- GIVEN TASK:
Filter the lines below, copying only those with the string "before".

- INFORMATION SHOWN:
>>
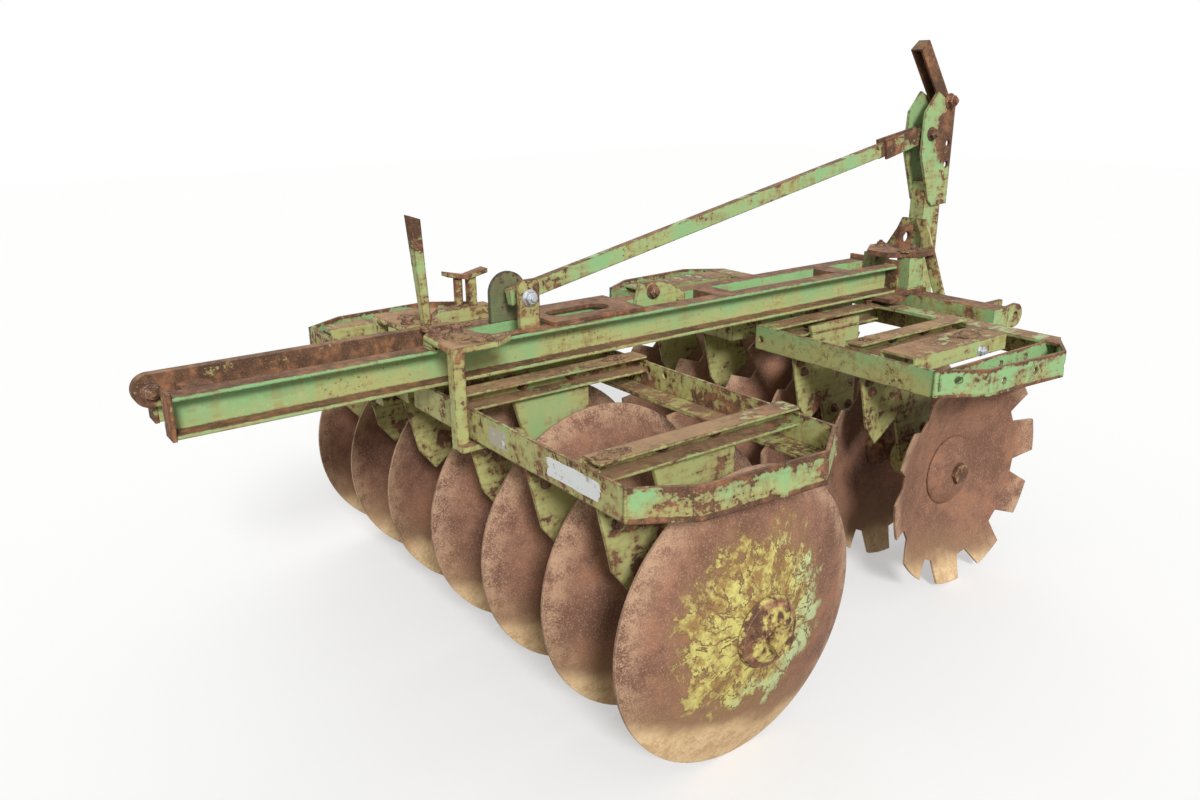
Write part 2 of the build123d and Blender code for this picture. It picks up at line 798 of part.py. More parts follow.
upright_top_z = front_plate_top
with BuildPart() as uprights:
    for side in (1, -1):
        add(plate_yz(40.0 if side > 0 else -85.0, 45.0, [
            (cross_beam_rear_y, base_top_z),
            (cross_beam_front_y, base_top_z),
            (cross_beam_front_y - 8.0, upright_top_z),
            (cross_beam_rear_y - 4.0, upright_top_z),
        ]))
save(uprights.part, "uprights")

# Foot plate on the uprights, narrow behind, with a lug in its middle
foot_plate_top = upright_top_z + 16.0
foot_lug_y = 1036.0
post_rear_y = 1080.0
foot_plate_front_y = post_rear_y - 24.0
with BuildPart() as foot_plate:
    with BuildSketch(Plane.XY.offset(upright_top_z)):
        with BuildLine():
            Polyline(
                (-38.0, cross_beam_rear_y - 50.0),
                (38.0, cross_beam_rear_y - 50.0),
                (95.0, cross_beam_rear_y + 35.0),
                (95.0, foot_plate_front_y),
                (-95.0, foot_plate_front_y),
                (-95.0, cross_beam_rear_y + 35.0),
                close=True,
            )
        make_face()
    extrude(amount=foot_plate_top - upright_top_z)
    add(plate_yz(-6.0, 12.0, [
        (foot_lug_y - 38.0, foot_plate_top),
        (foot_plate_front_y, foot_plate_top),
        (foot_lug_y + 32.0, foot_plate_top + 66.0),
        (foot_lug_y - 32.0, foot_plate_top + 66.0),
    ], [(foot_lug_y, foot_plate_top + 31.0, 17.0)]))
save(foot_plate.part, "foot_plate")

# Spreading legs: flat bars from the front of the cross beam up to the rear of the post
leg_thickness = 10.0
leg_width_x = 36.0
legs_top_z = 872.0
legs_foot_z = base_bottom_z - cross_beam_height
legs_bend_z = legs_top_z - 34.0
legs_top_x = 6.0
legs_bend_x = 22.0
legs_foot_x = 150.0
leg_sections = (
    (legs_foot_z, legs_foot_x, cross_beam_front_y),
    (legs_bend_z, legs_bend_x, post_rear_y - leg_thickness),
    (legs_top_z, legs_top_x, post_rear_y - leg_thickness),
)
with BuildPart() as mast_legs:
    for side in (1, -1):
        for ends in (leg_sections[:2], leg_sections[1:]):
            for z, inner_x, y in ends:
                with BuildSketch(Plane.XY.offset(z)):
                    with Locations((side * (inner_x + leg_width_x / 2), y + leg_thickness / 2)):
                        Rectangle(leg_width_x, leg_thickness)
            loft(ruled=True)
save(mast_legs.part, "mast_legs")

post_depth = 80.0
post_top_z = 985.0
post_foot_z = base_bottom_z - 55.0
with BuildPart() as mast_post:
    add(box(-mast_gap / 2, mast_gap / 2, post_rear_y, post_rear_y + post_depth, post_foot_z, post_top_z))
    add(box(-mast_gap / 2, mast_gap / 2, cross_beam_front_y, post_rear_y, post_foot_z, base_bottom_z))
save(mast_post.part, "mast_post")

upper_bore_z = lower_bore_z + mast_height
spare_bore_drop = 63.0
mast_top_z = 1222.0
mast_outline = [
    (1091.0, mast_top_z + 25.0),
    (1181.0, mast_top_z - 21.0),
    (1180.0, 913.0),
    (1107.0, 911.0),
    (1085.0, 931.0),
    (1035.0, 1067.0),
    (1035.0, 1131.0),
    (1039.0, 1189.0),
]
mast_pin_y = 1150.0
swing_pin_radius = 12.0
with BuildPart() as mast_plates:
    for x in (mast_gap / 2, -mast_gap / 2 - mast_plate):
        holes = [(upper_bore_y, upper_bore_z - drop, upper_bore_radius) for drop in (0.0, spare_bore_drop)]
        holes += [(*brace_high, brace_pin_radius), (mast_pin_y, mast_top_z - 4.0, swing_pin_radius)]
        add(plate_yz(x, mast_plate, mast_outline, holes))
save(mast_plates.part, "mast_plates")

# Swinging piece for the top link: a channel, closed at its end, on a pin at the top of the mast
swing_pin = (mast_pin_y, mast_top_z - 4.0)
swing_lean = radians(37.0)
swing_half_width = 19.0
swing_wall = 6.0
swing_depth = 44.0
swing_reach = 200.0
swing_tail = 18.0


def on_swing(distance, across):
    """A point of the swinging piece: distance up its length from the pin, across to its back."""
    return (
        swing_pin[0] - distance * sin(swing_lean) + across * cos(swing_lean),
        swing_pin[1] + distance * cos(swing_lean) + across * sin(swing_lean),
    )


def swing_profile(front, back, low, high):
    return [on_swing(low, front), on_swing(low, back), on_swing(high, back), on_swing(high, front)]


with BuildPart() as top_link_piece:
    add(plate_yz(-swing_half_width, 2 * swing_half_width,
                 swing_profile(-swing_depth + 20.0, 20.0, -swing_tail, swing_reach)))
    with BuildSketch(Plane.YZ.offset(swing_wall - swing_half_width)):
        with BuildLine():
            Polyline(*swing_profile(-swing_depth, 20.0 - swing_wall, -2 * swing_tail,
                                    swing_reach - swing_wall), close=True)
        make_face()
    extrude(amount=2 * (swing_half_width - swing_wall), mode=Mode.SUBTRACT)
    with BuildSketch(Plane.YZ.offset(-swing_half_width)):
        with Locations(swing_pin):
            Circle(swing_pin_radius + running_fit)
    extrude(amount=2 * swing_half_width, mode=Mode.SUBTRACT)
save(top_link_piece.part, "top_link_piece")

save(rod_x(-mast_gap / 2 - 20.0, mast_gap / 2 + 30.0, *swing_pin, swing_pin_radius), "top_link_pin")

# Forks for the lower links: a square-cornered inner plate and a rounded outer one on each side
fork_reach = 34.0
with BuildPart() as hitch_plates:
    for side in (1, -1):
        inner_x = fork_inner_x if side > 0 else -fork_inner_x - fork_plate
        outer_x = fork_inner_x + fork_plate + fork_opening
        outer_x = outer_x if side > 0 else -outer_x - fork_plate
        add(plate_yz(inner_x, fork_plate, [
            (cross_beam_front_y, base_bottom_z - cross_beam_height),
            (lower_bore_y + fork_reach, lower_bore_z - 34.0),
            (lower_bore_y + fork_reach, lower_bore_z + 30.0),
            (cross_beam_front_y, base_bottom_z),
        ], [(lower_bore_y, lower_bore_z, lower_bore_radius)]))
        with BuildSketch(Plane.YZ.offset(outer_x)):
            with BuildLine():
                Polyline(
                    (cross_beam_front_y, base_bottom_z - cross_beam_height),
                    (lower_bore_y, lower_bore_z - fork_reach),
                    (lower_bore_y, lower_bore_z + fork_reach),
                    (cross_beam_front_y, base_bottom_z),
                    close=True,
                )
            make_face()
            with Locations((lower_bore_y, lower_bore_z)):
                Circle(fork_reach)
                Circle(lower_bore_radius, mode=Mode.SUBTRACT)
        extrude(amount=fork_plate)
save(hitch_plates.part, "hitch_plates")

# Rest on the left rear gang: a shallow dished strip on a round and a flat post
rest_x = -600.0
rest_y = rear_axle_y + 140.0
rest_valley_z = cross_top_z + 80.0
rest_arm = 64.0
rest_rise = 14.0
rest_strip = 12.0
with BuildPart() as lever_rest:
    add(rod_z(rest_x, rest_y - 24.0, cross_top_z, rest_valley_z + 4.0, 13.0))
    add(box(rest_x - 12.0, rest_x + 12.0, rest_y + 6.0, rest_y + 30.0, cross_top_z, rest_valley_z + 2.0))
    with BuildSketch(Plane.YZ.offset(rest_x - 20.0)):
        with BuildLine():
            Polyline(
                (rest_y - rest_arm, rest_valley_z + rest_rise),
                (rest_y, rest_valley_z),
                (rest_y + rest_arm, rest_valley_z + rest_rise),
                (rest_y + rest_arm, rest_valley_z + rest_rise + rest_strip),
                (rest_y, rest_valley_z + rest_strip),
                (rest_y - rest_arm, rest_valley_z + rest_rise + rest_strip),
                close=True,
            )
        make_face()
    extrude(amount=40.0)
save(lever_rest.part, "lever_rest")
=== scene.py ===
"""Worn paint, rust, fasteners, welds, label remnants, soil and the studio of the disc harrow.

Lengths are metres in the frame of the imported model: X to the machine's right, Y forward, Z up.
"""
import math
from collections import defaultdict, namedtuple

import bmesh
import bpy
from mathutils import Matrix, Vector
from mathutils import noise as lumpiness


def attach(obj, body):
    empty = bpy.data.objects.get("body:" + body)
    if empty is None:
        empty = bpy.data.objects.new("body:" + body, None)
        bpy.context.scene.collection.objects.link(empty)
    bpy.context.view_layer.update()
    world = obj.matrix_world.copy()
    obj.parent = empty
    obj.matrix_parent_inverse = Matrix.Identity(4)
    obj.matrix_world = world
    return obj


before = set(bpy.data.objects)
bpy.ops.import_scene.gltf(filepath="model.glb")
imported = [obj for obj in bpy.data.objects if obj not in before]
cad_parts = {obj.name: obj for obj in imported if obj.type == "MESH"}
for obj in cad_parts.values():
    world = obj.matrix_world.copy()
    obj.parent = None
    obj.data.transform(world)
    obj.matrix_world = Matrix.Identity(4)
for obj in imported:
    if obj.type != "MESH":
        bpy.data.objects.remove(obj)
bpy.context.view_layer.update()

bl_info = {
    "name": "Disc harrow dressing",
    "version": (1, 0, 0),
    "blender": (4, 5, 0),
    "location": "3D View > Sidebar > Harrow",
    "description": "Dresses the packed disc harrow with worn paint, rust, fasteners, welds and soil",
    "category": "Object",
}

# Camera that took the photograph: its place, and how far it is turned, tilted and rolled
camera_place = (1.8547, -1.5037, 1.2829)
camera_yaw = 53.71
camera_tilt = -18.19
camera_roll = -0.6
camera_lens = 29.03

# The machine's own numbers, as its solids have them
rear_axle_y = -0.320
front_axle_y = 0.645
plain_radius = 0.305
notched_radius = 0.298
dish_depth = 0.068
frame_top = 0.652
frame_bottom = 0.587
frame_depth = 0.509
frame_behind_axle = 0.291
scraper_from_disc = 0.078
cross_top = 0.668
beam_top = 0.757
beam_bottom = 0.677
hanger_top = 0.784
foot_plate_top = 0.788

# Outline of the domed plate outside a front gang's outer disc: radius, and height above the hub
dome_profile = ((0.094, 0.0060), (0.0925, 0.0095), (0.086, 0.0140), (0.075, 0.0195), (0.063, 0.0245),
                (0.051, 0.0288), (0.041, 0.0318), (0.033, 0.0335), (0.024, 0.0340), (0.024, 0.0280),
                (0.050, 0.0200), (0.075, 0.0120), (0.092, 0.0054))

# A stand: x of its plate and of its cross channel, and the channel's top
Stand = namedtuple("Stand", "plate_x channel_x top")
outer_rear_stand = Stand(0.600, 0.600, cross_top)
front_stands = (Stand(0.370, 0.370, cross_top), Stand(0.110, 0.080, frame_top))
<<
- SOLVED EXERCISE:
before = set(bpy.data.objects)
imported = [obj for obj in bpy.data.objects if obj not in before]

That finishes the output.